On the 8th of May from 18.00 McKenzie Wark will be our guest in the bookstore, all the way from New York (via the internet)
There’s space for about 25 guests, we’ll talk about her work and all things ranging from being a hacker (to hack is to differ!), capitalism and whatever the heck it is that we’re experiencing now, writing autofiction/autotheory, coming out as trans, dancing!
McKenzie Wark lives in New York and is the author of several books, ranging from cultural criticism (The Beach Beneath the Street, Verso, 2011) and political theory (A Hacker Manifesto, HUP, 2004) to lyrical texts that hit you in the feelies and gently poke you to review your humanity (Reverse Cowgirl, semiotext(e), 2020).

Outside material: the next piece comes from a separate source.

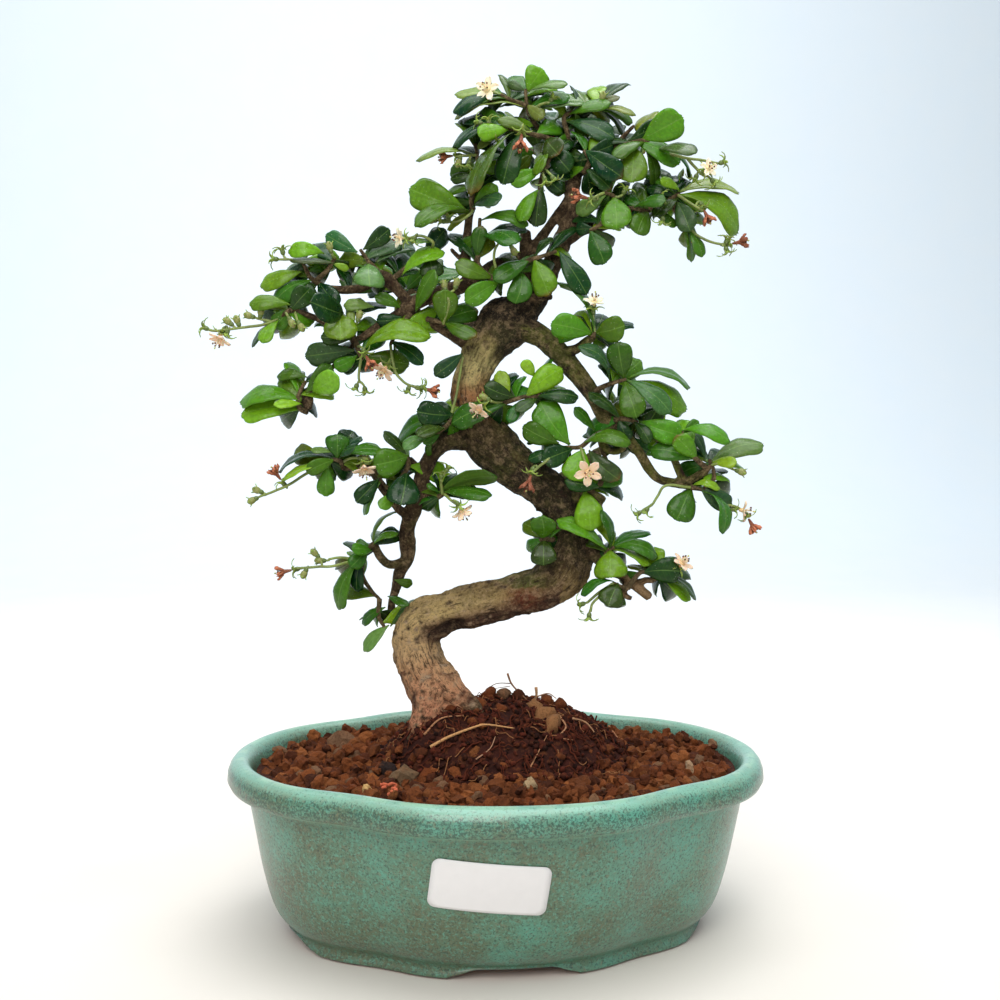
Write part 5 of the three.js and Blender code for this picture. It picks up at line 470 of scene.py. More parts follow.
        blooms=((6.4, 281.6, 9, 3.6, -0.1, -1, 0.3, "wilted"),),
    ),
    Spray(
        "spray_crown_right_top", 3, 3,
        twigs=(((24, 278.5, 0), (23, 285, 2), (22, 291, 2), (28, 293.5, 3), (34, 294, 3)),),
        leaves=((22.5, 290, 18, 296, 3, "fresh"), (23, 292, 34.5, 299, 3, "pale"),
                (23, 291.5, 38.5, 296.5, 4, "mid", 0.1, 4), (34, 294.3, 41.5, 298.5, 2.4, "grey"),
                (34, 294, 47.5, 291.5, 2, "pale", 0.1, 4), (33, 293.5, 46.5, 289, 3, "mid", 0.1, 7),
                (34, 293.8, 45, 283.5, 2, "dark", 0.1, -3), (23, 289, 40, 284.5, 6, "grey", 0.1, 7),
                (23, 286, 31, 290, 4, "dark", 0.1, -5)),
        buds=((35.4, 297.4, 4, 0.2, 1),),
    ),
    Spray(
        "spray_crown_right", -4, 3,
        twigs=(((39.5, 280, -1), (45, 281.5, 2), (51, 282.5, 3), (55, 279, 2)),
               ((29, 271, 1), (31, 275.5, 4), (29, 279, 5))),
        leaves=((50, 283, 64.5, 291, 10.5, "bright"), (45, 282.5, 57.5, 288, 6.5, "dark", 0.1, -4),
                (47, 282, 64, 275.5, 6, "bright", 0.1, 4), (51, 282, 39.5, 277.5, 3.5, "mid", 0.1, 7),
                (47, 281, 46, 267.5, 10, "mid", 0.1, 6), (29.5, 279, 43, 269.5, 8, "dark", 0.1, 4),
                (29.5, 272.5, 39, 265.5, 5, "dark", 0.1, 4), (50.5, 281.5, 55, 266.5, 4, "mid", 0.1, 3),
                (55, 279, 68.5, 270, 2, "mid", 0.2), (55, 279.5, 69, 279.5, 3, "grey")),
        stalks=((5, (56, 279), (64, 277), (73, 275.5), (77, 274.8)),
                (5, (66, 276.5), (71, 271.2), (73.2, 270))),
        cups=((79, 275.2, 5, 1, 0.3), (75.8, 268, 5, 0.7, -0.8), (69.2, 269.4, 5, -0.4, -1)),
        blooms=((74, 273.2, 8, 3.6, 0.5, 0.4, 0.8, "white"),),
    ),
    Spray(
        "spray_crown_right_end", -6, 2,
        twigs=(((57.5, 259.5), (60, 261.5), (63.5, 264)), ((60, 261.5), (63.5, 256), (66.5, 251.5))),
        leaves=((61, 263, 51.5, 266, 4, "dark"), (62, 264, 62, 270.5, 7, "dark", 0.1, -8),
                (63.5, 265, 57, 269, 3, "bright", 0.1, 5), (63.5, 264.5, 85, 265.5, 4, "pale", 0.1, 2),
                (63.5, 263.5, 85.5, 250.5, 7, "bright", 0.18),
                (62.5, 261, 67.5, 250.5, 7, "grey", 0.1, 6), (61, 260, 69.5, 240, 4, "mid", 0.1, 4),
                (66.5, 251.5, 72.5, 242, 3, "mid"), (63, 263, 74.5, 260.5, 7, "bright", 0.1, -5),
                (63, 262, 54.5, 256.5, 4, "dark", 0.1, 6)),
        stalks=((4, (66.5, 251.3), (71, 248.5), (75, 246.8), (79, 245.9)),
                (4, (63.5, 262.5), (69, 259.5), (72, 258))),
        cups=((80.8, 247.4, 4, 0.4, 1), (80.8, 243.6, 4, 0.4, -1), (57.4, 254, 6, -0.2, -1),
              (57.2, 262.6, 6, -0.6, 1)),
        blooms=((85.8, 246.8, 4, 3.3, 1, 0.2, 0.2, "wilted"),
                (73.6, 255.6, 4, 3.2, 0.5, -1, 0.2, "wilted")),
    ),
    Spray(
        "spray_crown_right_low", -6, 2,
        twigs=(((37, 254.5, -1), (40, 257, 1), (40, 262.5, 2), (36.5, 264, 3)),
               ((40, 257, 1), (46, 258.5, 2), (53, 257.5, 2)),
               ((40, 257, 1), (35, 252.5, 3), (31.5, 250.5, 3))),
        leaves=((31.5, 250.5, 37, 238.5, 8, "mid"), (52.5, 257.3, 48.5, 249.5, 7.5, "mid", 0.1, 5),
                (53, 257.5, 63, 252.5, 3, "mid"), (40, 262.5, 41, 251, 10, "bright", 0.1, 5),
                (37, 263, 26.5, 256.5, 5.5, "pale"), (51, 258, 43.5, 263, 4, "mid", 0.1, -4),
                (47, 258.5, 58.5, 261.5, 3, "mid", 0.1, 5)),
        stalks=((5, (36, 263.6), (33.5, 262.5), (32, 261.6)),),
        cups=((44, 265, 3, 0.5, 1),),
        blooms=((27.6, 262.6, 6, 3.6, -1, 0.2, 0.3, "wilted"),),
    ),
    Spray(
        "spray_back_left", 38, 10,
        twigs=(((-30, 227), (-37, 229, -3), (-45, 229, -4)),
               ((-32, 227.6), (-33, 233, -8), (-30, 240, -9))),
    ),
    Spray(
        "spray_back_crown", 36, 12,
        twigs=(((14, 277), (9, 279, -3), (2, 281, -4)),
               ((15, 276.5, 2), (21, 280, -4), (30, 281.5, -3), (38, 280, 2))),
    ),
    Spray(
        "spray_back_right", 37, 10,
        twigs=(((43, 175), (50, 177, -2), (58, 176, -3)), ((42, 174.6), (41, 181, -5), (43, 188, -6))),
    ),
)


# Display colours of the tones: bright and dark are partly the leaf's own green, partly painted light and
# shade; grey and pale stand for a painted sheen.
TONE_COLOURS: dict[Tone, Colour] = {
    Tone.BRIGHT: (0.37, 0.54, 0.09),
    Tone.MID: (0.21, 0.37, 0.07),
    Tone.DARK: (0.085, 0.20, 0.075),
    Tone.GREY_SHEEN: (0.18, 0.28, 0.16),
    Tone.PALE_SHEEN: (0.37, 0.48, 0.22),
    Tone.FRESH: (0.48, 0.62, 0.14),
    Tone.OLIVE: (0.29, 0.37, 0.08),
    Tone.UNDER: (0.37, 0.46, 0.16),
}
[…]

I stumbled on these words from Foucault which, to me, they fit the spirit of her work: “a discourse that combines the fervour of knowledge, the determination to change the laws, and the longing for the garden of earthly delights.”
“Late in my writing life, I started writing what I’m not ashamed to call autofiction and/or autotheory. They’re not exactly respectable ways of writing, although they have their charms. I think of autofiction as writing in which a character with the same name or attributes as the author appears, but where that character is not attempting to write the truth of the self, in the manner of memoir or autobiography. Selfhood itself is a fiction, and the writing is an account of how the fiction of a self is produced.
I think of autotheory as not too different from autofiction. Both are interested in the perceptual. Autofiction is more interested in the affective dimensions of what’s perceived; autotheory more the conceptual. It’s more interesting to think of autofiction/autotheory as tactics rather than genres, and as a continuity of tactics. I’ll call it the “autotextual”: These practices made this self. These institutions, these historical circumstances. It chanced these slings and arrows.” M.W.